Without a doubt, Palantir has a significant number of competitors. As for these competitors making life difficult for Palantir, there are at least some signs that that’s happening. For example, in 2022, the company lost a lucrative contract with ICE to a solution that was jointly developed by several companies.
Valuation
Basically, Palantir’s competitive position is good but not untouchable. The company can and does lose business to competitors from time to time.
Given this, its steep valuation appears hard to justify. As mentioned at the start of this article, Palantir trades at even higher multiples than NVIDIA, which is often considered a monopoly in high-end AI accelerator chips and related software. NVDA has the edge over PLTR in both competitive strength and growth, yet it is cheaper. That’s a peculiar fact.
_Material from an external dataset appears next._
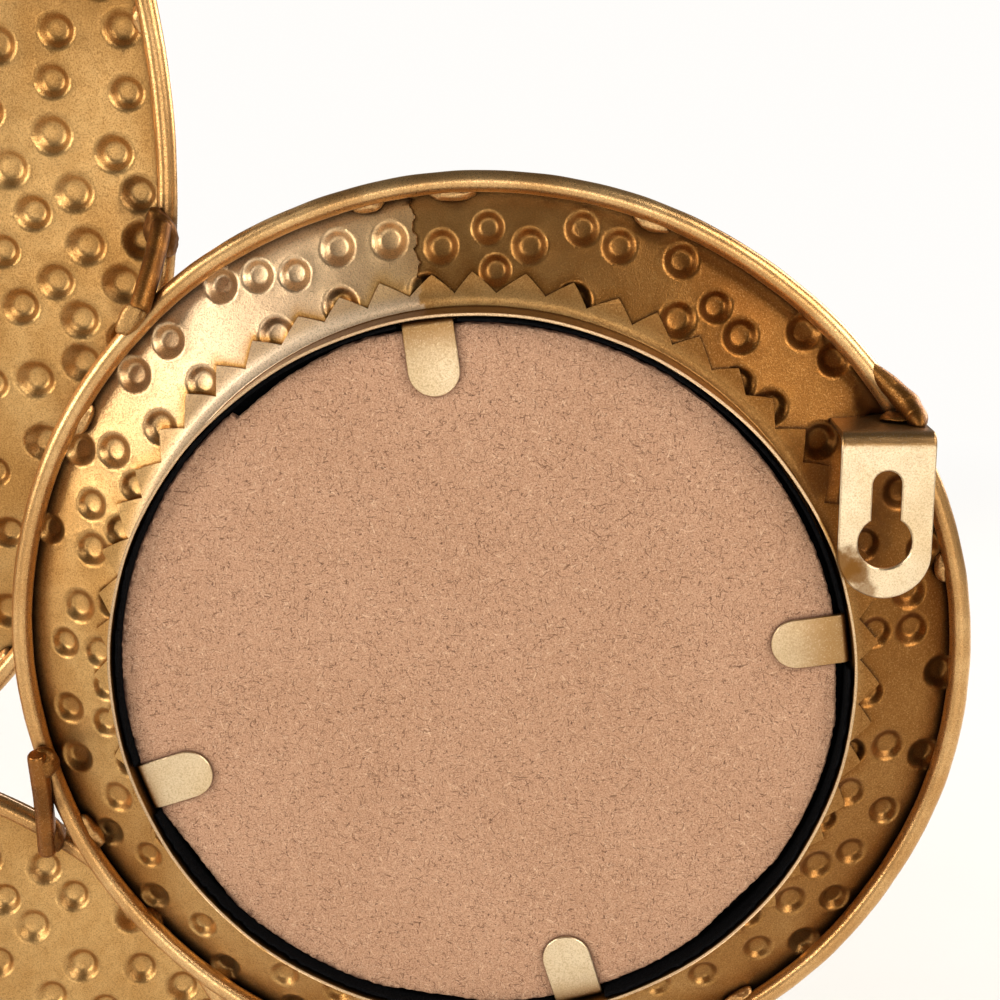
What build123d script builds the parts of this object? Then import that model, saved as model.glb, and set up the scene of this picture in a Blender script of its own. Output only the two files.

Palantir’s valuation also looks questionable, going by discounted cash flows. The stock is so expensive now that you can have scenarios with very high growth for very long periods of time, that nevertheless show PLTR stock having downside. The following are some such scenarios that meet that description, using $0.32 in FCF per share as the base amount:
SCENARIO |
COMPUTED FAIR VALUE |
15% FCF growth for 5 years, followed by 5% growth in perpetuity 10% discount rate |
$10.22 |
15% FCF growth for 5 years, followed by 5% growth in perpetuity 7% discount rate |
$26.09 |
20% FCF growth for 5 years, followed by 0% growth afterward, 10% discount rate |
$7.04 |
20% FCF growth for 5 years, followed by 0% growth afterward, 5% discount rate |
$14.91 |
20% FCF growth for 10 years, followed by 0% growth afterward, 10% discount rate |
$12.97 |
20% FCF growth for 10 years, followed by 4% growth afterward, 10% discount rate |
$18.57 |
25% FCF growth for 10 years, followed by 1% per year afterward, 6% discount rate |
$42.46 |
All of these scenarios involve very high-growth rates for very long periods of time, yet fail to justify Palantir’s stock price. At the time of this writing, PLTR stock was trading for $43. The final scenario in the table above, which involves an extremely long period of very high growth followed by modest perpetual growth and a fairly low discount rate, comes in $0.54 short of Palantir’s actual price! So the amount of future growth that Palantir has to do to justify its current price tag is nothing short of extraordinary, and the company must do so while facing considerable competition.
The Bottom Line
Palantir is clearly a fast-growing company that merits above-average multiples. But does it really justify multiples that put the likes of NVIDIA to shame? NVIDIA is more profitable, faster-growing and more dominant than Palantir, yet the latter company has a steeper valuation. This peer comparison does not flatter Palantir. It’s also very difficult to come up with cash flow scenarios that justify Palantir’s current market price, unless you assume that the company can grow at extraordinarily high rates forever. There’s just too much going against this stock at this price. Investors would do well to take some profits.
Analyst’s Disclosure: I/we have no stock, option or similar derivative position in any of the companies mentioned, and no plans to initiate any such positions within the next 72 hours. I wrote this article myself, and it expresses my own opinions. I am not receiving compensation for it (other than from Seeking Alpha). I have no business relationship with any company whose stock is mentioned in this article.